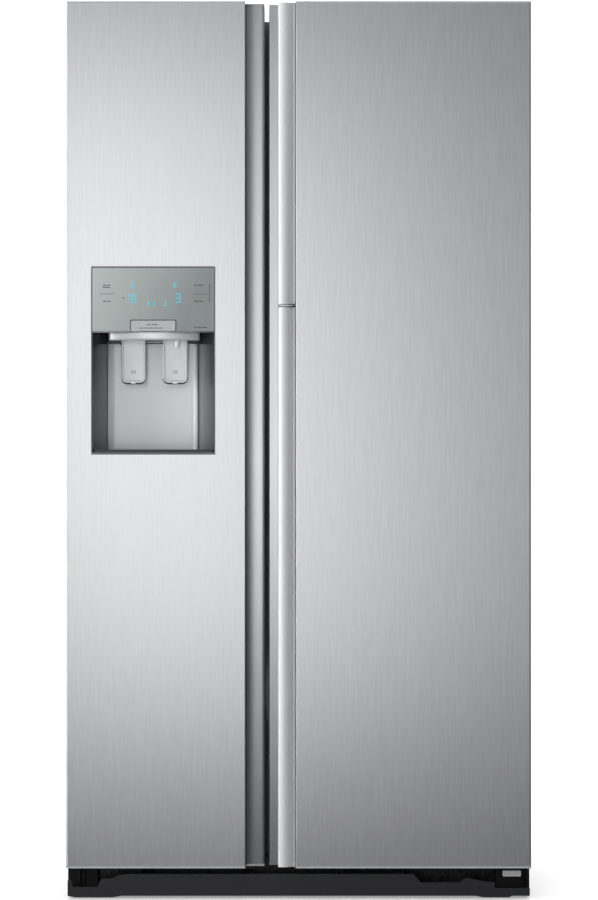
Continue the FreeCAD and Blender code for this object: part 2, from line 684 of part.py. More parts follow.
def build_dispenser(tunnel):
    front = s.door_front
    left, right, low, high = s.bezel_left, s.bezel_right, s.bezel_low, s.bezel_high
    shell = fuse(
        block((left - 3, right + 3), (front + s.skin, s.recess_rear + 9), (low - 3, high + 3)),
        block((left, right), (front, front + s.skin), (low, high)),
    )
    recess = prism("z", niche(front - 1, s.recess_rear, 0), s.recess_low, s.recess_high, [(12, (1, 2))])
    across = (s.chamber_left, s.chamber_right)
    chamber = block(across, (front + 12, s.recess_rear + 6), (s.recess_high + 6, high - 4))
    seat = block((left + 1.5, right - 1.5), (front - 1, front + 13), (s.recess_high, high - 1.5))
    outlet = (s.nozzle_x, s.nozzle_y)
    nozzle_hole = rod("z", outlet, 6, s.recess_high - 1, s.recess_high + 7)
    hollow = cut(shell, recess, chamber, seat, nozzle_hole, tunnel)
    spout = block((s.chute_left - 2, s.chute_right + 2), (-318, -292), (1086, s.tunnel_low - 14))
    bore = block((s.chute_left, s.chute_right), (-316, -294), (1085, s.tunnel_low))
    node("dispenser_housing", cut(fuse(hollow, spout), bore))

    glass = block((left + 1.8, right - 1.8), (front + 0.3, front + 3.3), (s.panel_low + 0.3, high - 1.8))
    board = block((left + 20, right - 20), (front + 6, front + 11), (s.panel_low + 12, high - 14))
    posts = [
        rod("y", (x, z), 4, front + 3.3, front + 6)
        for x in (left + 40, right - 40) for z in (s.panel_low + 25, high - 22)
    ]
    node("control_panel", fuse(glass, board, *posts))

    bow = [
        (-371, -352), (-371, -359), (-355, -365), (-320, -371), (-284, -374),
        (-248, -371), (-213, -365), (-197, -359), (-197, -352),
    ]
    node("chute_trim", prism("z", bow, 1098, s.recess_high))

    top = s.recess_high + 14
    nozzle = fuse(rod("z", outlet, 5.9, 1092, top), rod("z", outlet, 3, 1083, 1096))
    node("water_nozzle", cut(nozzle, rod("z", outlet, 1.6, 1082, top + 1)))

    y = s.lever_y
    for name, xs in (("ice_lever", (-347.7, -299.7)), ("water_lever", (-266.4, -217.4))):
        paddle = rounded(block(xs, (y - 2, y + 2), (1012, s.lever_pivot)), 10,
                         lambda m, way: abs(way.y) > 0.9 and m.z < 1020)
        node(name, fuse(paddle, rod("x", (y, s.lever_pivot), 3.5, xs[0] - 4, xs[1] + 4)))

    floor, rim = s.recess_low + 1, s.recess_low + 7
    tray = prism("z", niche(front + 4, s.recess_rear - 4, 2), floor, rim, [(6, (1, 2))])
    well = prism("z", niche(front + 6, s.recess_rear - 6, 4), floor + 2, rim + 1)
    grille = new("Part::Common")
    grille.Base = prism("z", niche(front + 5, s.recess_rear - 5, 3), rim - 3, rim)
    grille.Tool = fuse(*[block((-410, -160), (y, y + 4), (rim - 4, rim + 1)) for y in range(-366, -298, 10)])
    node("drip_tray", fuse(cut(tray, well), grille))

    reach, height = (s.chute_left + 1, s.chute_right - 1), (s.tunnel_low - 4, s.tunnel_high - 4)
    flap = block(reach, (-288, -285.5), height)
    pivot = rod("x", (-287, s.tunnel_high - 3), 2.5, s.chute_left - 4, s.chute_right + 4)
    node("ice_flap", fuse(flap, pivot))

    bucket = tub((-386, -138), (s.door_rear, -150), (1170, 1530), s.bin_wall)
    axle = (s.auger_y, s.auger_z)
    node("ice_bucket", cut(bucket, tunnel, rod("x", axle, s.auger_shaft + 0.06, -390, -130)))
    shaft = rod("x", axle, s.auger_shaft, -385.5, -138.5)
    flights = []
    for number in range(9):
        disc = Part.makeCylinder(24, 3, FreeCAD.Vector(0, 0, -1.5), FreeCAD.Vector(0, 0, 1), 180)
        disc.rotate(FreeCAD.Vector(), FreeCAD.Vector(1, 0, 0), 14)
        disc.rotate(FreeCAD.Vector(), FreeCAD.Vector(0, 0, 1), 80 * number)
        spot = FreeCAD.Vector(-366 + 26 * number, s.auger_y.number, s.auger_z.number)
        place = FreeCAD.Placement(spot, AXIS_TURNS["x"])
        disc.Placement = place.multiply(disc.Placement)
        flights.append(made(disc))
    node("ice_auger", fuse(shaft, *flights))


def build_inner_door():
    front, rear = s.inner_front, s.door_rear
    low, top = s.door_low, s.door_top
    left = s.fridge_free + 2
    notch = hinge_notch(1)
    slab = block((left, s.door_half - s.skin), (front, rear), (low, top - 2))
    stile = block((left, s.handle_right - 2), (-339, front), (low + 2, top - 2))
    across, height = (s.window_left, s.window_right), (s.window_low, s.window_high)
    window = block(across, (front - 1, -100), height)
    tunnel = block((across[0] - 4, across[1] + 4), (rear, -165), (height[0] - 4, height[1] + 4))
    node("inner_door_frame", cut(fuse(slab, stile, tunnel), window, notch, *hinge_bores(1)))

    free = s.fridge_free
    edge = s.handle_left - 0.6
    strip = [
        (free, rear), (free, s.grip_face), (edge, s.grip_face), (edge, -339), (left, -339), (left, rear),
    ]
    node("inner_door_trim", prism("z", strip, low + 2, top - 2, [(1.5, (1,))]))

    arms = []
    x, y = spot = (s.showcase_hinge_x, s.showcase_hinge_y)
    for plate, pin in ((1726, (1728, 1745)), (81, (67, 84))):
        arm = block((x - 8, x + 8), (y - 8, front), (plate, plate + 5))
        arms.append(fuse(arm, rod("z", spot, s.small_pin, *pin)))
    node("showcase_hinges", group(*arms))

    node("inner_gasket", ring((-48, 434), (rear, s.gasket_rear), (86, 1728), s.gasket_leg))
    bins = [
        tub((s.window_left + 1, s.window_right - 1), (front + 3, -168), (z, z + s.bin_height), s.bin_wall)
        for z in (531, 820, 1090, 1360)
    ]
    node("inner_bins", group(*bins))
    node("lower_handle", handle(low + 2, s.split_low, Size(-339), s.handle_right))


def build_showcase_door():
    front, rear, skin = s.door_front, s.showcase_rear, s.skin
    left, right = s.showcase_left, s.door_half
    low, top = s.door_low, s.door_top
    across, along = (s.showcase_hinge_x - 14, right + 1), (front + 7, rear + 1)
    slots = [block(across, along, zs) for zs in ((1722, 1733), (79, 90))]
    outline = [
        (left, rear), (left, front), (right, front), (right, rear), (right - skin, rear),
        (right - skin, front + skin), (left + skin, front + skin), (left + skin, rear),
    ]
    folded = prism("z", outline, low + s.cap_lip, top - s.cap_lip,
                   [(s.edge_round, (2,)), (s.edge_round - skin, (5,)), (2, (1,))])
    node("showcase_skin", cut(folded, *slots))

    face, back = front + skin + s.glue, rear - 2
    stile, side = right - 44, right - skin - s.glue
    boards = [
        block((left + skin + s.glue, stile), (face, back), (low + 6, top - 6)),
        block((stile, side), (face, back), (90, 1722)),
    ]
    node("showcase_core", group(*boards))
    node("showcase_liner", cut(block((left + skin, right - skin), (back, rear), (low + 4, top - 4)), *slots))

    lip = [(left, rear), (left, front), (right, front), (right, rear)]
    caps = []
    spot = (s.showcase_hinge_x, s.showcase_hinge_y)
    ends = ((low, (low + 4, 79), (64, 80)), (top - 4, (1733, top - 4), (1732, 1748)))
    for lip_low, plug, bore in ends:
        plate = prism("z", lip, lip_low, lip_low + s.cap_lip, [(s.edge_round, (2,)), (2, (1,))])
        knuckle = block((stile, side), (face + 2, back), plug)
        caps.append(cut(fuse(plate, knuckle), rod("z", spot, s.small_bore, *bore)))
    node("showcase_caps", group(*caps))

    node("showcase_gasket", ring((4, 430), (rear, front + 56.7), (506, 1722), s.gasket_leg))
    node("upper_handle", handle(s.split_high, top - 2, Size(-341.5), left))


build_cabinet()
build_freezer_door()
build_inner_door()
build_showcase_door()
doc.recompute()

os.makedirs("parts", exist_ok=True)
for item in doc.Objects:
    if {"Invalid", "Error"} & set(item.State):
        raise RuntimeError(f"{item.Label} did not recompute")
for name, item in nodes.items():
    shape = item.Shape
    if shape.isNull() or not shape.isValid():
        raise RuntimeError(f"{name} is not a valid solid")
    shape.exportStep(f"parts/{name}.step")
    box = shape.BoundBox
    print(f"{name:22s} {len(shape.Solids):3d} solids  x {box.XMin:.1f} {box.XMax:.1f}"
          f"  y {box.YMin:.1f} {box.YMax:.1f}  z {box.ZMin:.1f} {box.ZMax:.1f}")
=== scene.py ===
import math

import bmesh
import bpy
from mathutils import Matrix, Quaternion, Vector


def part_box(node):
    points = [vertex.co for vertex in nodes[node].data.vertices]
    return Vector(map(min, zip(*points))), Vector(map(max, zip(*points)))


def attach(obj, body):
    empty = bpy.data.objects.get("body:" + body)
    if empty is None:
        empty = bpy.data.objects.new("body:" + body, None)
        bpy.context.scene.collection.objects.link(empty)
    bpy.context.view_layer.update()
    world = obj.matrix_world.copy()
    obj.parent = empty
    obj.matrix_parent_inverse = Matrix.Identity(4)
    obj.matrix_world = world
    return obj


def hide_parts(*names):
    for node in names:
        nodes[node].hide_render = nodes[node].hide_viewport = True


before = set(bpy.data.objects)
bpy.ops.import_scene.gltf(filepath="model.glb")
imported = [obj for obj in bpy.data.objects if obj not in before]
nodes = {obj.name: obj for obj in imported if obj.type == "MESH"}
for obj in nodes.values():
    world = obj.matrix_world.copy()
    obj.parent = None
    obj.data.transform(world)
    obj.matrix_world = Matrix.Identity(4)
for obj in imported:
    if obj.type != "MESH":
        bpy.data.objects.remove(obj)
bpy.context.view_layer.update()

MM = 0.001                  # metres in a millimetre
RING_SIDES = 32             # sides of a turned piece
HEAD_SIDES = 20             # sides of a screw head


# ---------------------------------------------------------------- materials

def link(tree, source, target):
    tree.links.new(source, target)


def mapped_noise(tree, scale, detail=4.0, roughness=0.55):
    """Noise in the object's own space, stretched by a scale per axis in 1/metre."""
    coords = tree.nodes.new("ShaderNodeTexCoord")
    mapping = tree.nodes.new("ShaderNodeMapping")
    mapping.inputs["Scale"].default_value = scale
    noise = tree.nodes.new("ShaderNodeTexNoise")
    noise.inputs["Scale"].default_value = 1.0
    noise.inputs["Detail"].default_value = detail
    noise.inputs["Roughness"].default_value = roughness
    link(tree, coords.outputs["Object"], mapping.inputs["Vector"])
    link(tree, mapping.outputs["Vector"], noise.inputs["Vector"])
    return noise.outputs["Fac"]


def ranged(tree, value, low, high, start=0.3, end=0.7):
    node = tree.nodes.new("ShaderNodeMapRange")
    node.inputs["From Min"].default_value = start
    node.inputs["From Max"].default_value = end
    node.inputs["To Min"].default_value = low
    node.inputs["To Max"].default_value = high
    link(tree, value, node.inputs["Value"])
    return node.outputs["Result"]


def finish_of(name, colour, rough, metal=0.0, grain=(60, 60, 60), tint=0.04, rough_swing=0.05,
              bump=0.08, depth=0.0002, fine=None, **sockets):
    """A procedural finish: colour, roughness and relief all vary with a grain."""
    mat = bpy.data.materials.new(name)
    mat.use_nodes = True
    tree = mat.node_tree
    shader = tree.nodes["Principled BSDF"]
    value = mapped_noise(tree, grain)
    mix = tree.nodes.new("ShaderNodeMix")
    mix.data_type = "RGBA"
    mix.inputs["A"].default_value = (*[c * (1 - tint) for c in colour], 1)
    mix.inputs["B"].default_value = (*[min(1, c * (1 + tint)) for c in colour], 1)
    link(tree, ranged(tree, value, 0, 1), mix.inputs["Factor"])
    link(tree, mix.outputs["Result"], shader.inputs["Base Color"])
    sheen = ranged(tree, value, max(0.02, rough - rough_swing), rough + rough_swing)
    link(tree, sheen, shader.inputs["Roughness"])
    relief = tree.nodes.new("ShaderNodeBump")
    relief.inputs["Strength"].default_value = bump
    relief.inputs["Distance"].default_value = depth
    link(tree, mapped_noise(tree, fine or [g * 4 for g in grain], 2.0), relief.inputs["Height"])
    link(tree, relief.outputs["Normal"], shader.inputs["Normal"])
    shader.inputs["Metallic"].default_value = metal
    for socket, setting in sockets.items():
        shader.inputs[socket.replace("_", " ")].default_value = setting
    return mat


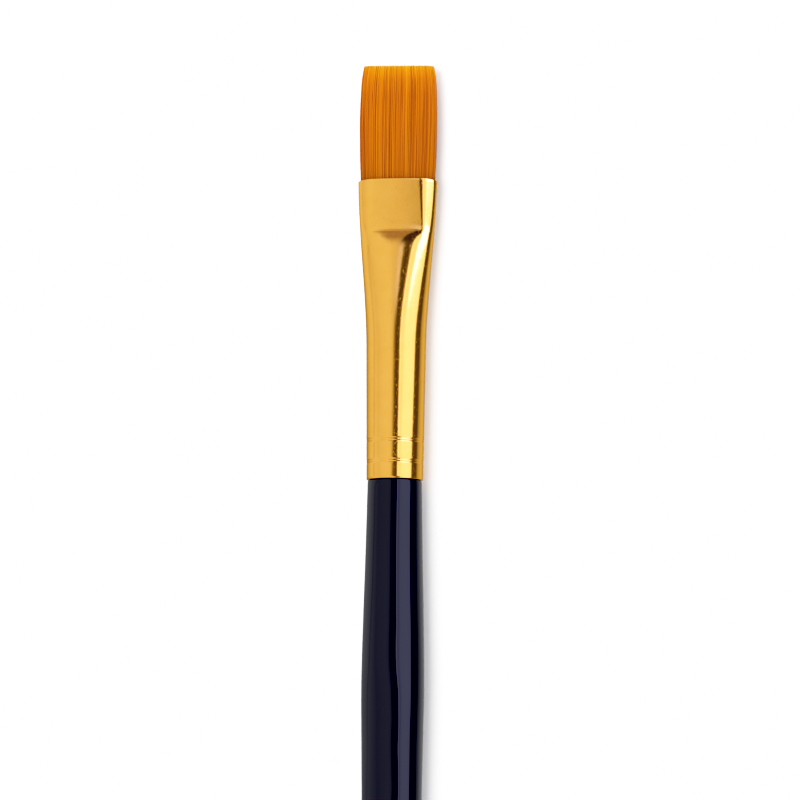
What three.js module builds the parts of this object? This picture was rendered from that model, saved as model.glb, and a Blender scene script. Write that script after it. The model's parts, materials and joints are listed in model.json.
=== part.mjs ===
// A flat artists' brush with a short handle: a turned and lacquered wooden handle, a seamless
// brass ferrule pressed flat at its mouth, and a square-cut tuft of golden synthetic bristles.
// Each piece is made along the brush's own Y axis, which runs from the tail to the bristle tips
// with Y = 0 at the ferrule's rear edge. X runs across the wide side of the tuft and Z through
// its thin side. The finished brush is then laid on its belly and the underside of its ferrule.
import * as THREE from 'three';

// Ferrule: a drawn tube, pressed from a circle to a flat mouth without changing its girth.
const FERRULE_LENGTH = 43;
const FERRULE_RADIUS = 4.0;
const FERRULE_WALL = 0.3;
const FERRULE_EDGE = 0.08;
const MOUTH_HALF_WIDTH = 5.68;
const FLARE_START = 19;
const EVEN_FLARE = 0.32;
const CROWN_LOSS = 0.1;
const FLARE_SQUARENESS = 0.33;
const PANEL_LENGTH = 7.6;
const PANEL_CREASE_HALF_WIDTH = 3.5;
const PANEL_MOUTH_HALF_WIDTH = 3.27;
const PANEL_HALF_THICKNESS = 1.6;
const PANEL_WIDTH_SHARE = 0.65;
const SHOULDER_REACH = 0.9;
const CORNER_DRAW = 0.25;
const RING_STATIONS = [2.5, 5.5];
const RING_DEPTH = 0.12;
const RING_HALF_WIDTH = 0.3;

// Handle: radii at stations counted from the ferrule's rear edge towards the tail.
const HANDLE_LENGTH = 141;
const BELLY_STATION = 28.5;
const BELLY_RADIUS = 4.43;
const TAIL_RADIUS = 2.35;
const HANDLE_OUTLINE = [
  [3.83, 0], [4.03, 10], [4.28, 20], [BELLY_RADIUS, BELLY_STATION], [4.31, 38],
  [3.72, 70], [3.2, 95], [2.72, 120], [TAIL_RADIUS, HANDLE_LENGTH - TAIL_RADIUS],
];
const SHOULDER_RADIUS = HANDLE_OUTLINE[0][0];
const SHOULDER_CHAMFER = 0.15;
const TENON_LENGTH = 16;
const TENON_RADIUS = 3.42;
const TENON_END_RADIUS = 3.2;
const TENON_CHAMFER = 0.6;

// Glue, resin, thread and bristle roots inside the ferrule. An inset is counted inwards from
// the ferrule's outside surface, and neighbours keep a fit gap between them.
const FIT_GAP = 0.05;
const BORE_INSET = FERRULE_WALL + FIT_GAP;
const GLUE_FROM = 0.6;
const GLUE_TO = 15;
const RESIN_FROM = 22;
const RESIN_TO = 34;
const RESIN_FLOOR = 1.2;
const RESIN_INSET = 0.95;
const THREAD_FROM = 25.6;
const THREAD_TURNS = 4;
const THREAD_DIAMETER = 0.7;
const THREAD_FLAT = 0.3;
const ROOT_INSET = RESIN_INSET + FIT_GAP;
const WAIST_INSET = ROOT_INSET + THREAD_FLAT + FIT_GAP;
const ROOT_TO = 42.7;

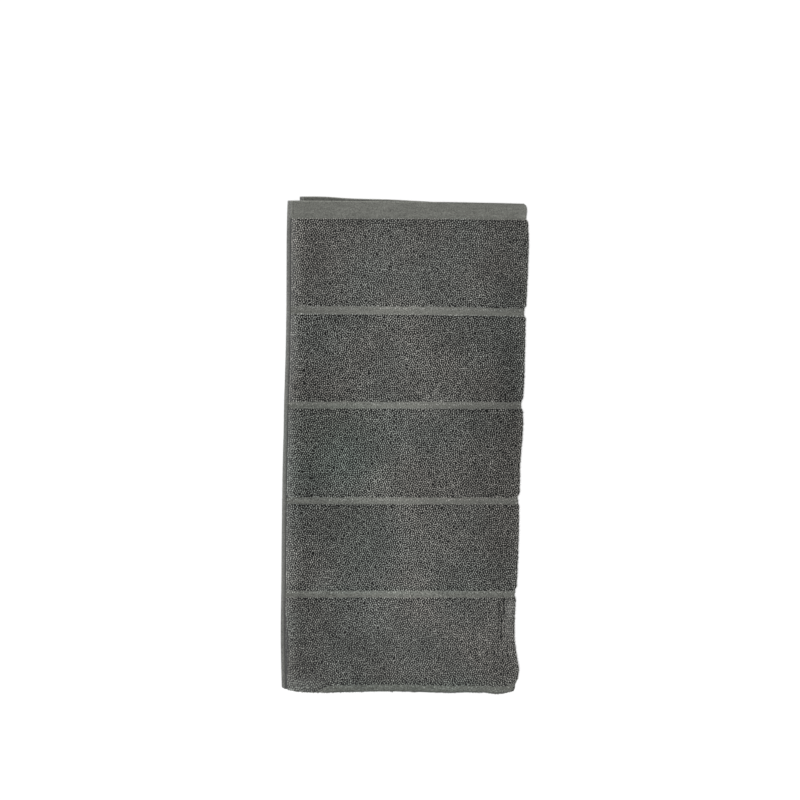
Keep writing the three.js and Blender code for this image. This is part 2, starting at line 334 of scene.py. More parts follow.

SHORT PROBLEM ::
Repeat exactly, and only, the lines from the one containing "(506, 1722), s.gasket_leg))" through the one containing "for node in", both included.

COMPLETE ANSWER ::
    node("showcase_gasket", ring((4, 430), (rear, front + 56.7), (506, 1722), s.gasket_leg))
    node("upper_handle", handle(s.split_high, top - 2, Size(-341.5), left))


build_cabinet()
build_freezer_door()
build_inner_door()
build_showcase_door()
doc.recompute()

os.makedirs("parts", exist_ok=True)
for item in doc.Objects:
    if {"Invalid", "Error"} & set(item.State):
        raise RuntimeError(f"{item.Label} did not recompute")
for name, item in nodes.items():
    shape = item.Shape
    if shape.isNull() or not shape.isValid():
        raise RuntimeError(f"{name} is not a valid solid")
    shape.exportStep(f"parts/{name}.step")
    box = shape.BoundBox
    print(f"{name:22s} {len(shape.Solids):3d} solids  x {box.XMin:.1f} {box.XMax:.1f}"
          f"  y {box.YMin:.1f} {box.YMax:.1f}  z {box.ZMin:.1f} {box.ZMax:.1f}")
=== scene.py ===
import math

import bmesh
import bpy
from mathutils import Matrix, Quaternion, Vector


def part_box(node):
    points = [vertex.co for vertex in nodes[node].data.vertices]
    return Vector(map(min, zip(*points))), Vector(map(max, zip(*points)))


def attach(obj, body):
    empty = bpy.data.objects.get("body:" + body)
    if empty is None:
        empty = bpy.data.objects.new("body:" + body, None)
        bpy.context.scene.collection.objects.link(empty)
    bpy.context.view_layer.update()
    world = obj.matrix_world.copy()
    obj.parent = empty
    obj.matrix_parent_inverse = Matrix.Identity(4)
    obj.matrix_world = world
    return obj


def hide_parts(*names):
    for node in names:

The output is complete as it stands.